With a population estimated at close to 200 million people and adjudged the largest economy in Africa, Nigeria should ordinarily be excited about AfCFTA exactly the way China, the most populous country in the world, is taking advantage of trade with other countries of the world. For instance, the United States trade deficit with China climbed from $347 billion the prior year to $375.2 billion in 2017, the New York Times, quoting data released by the Customs Department, says. This has led to the ongoing trade war between the two largest economies of the world.
For Nigeria, which does not seem to have anything else to sell than crude oil, to sign on to AfCFTA, there has to be economic diversification with emphasis on manufacturing. This cannot happen, however, without fixing the ailing power sector and generally easing the stifling business environment in the country, which, in turn, would attract foreign direct investment.
Nigeria should also strengthen agriculture by providing incentives to farmers. During negotiations, emphasis should be placed on preventing neighbouring countries from flooding the Nigerian market with smuggled goods, for instance, rice smuggling remains a threat to government’s current rice farming drive.

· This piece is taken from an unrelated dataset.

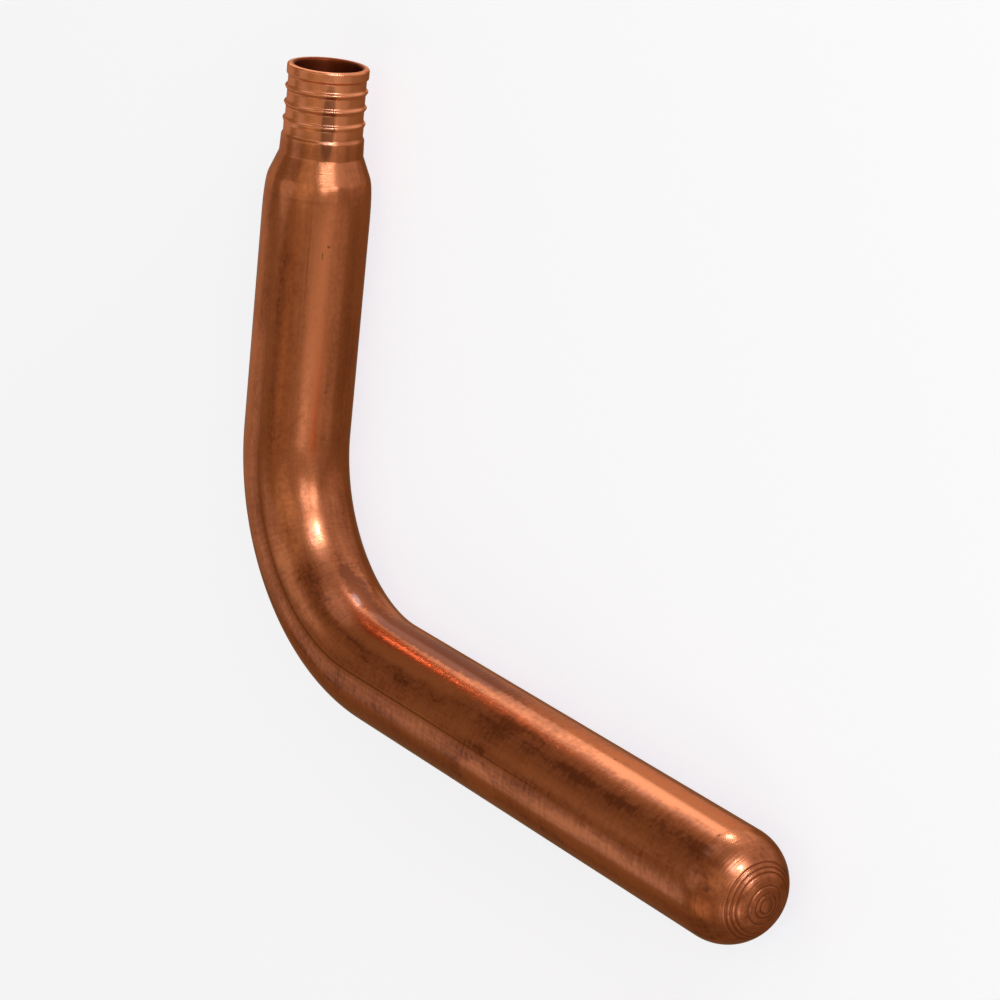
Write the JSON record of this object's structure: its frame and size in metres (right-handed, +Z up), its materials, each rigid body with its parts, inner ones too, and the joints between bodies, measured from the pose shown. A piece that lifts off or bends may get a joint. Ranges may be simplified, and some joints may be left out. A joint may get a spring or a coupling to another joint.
{
  "type": "stub out elbow",
  "caption": "Copper stub out elbow for water tube: a ribbed push-on barb, a straight riser, a smooth right-angle bend and a long stub with a spun closed tip.",
  "frame": {"origin": "middle of the barb's mouth, on the riser's axis; the elbow lies on its side and its lowest line is 7.94 mm below", "axes": "+Y out of the barb's mouth along the riser, +X out of the closed tip along the stub, +Z up, square to both legs"},
  "size_m": [0.1214, 0.0916, 0.0158],
  "materials": {
    "copper": "drawn copper, satin, a little tarnished"
  },
  "bodies": {
    "root": {"stub_out_elbow": "copper"}
  },
  "joints": []
}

In Amehnews’ opinion and editorial urges, the present government should ensure that Nigeria market does not become a dumping ground for foreign goods in the future. The country is passing through dumping here and there, in all mana of goods and services which ordinarily should not have happened, Standard Organisation of Nigeria (SON), National Agency for Food and Drug Administration and Control (NAFDAC) etc are the living testimony to the dumping.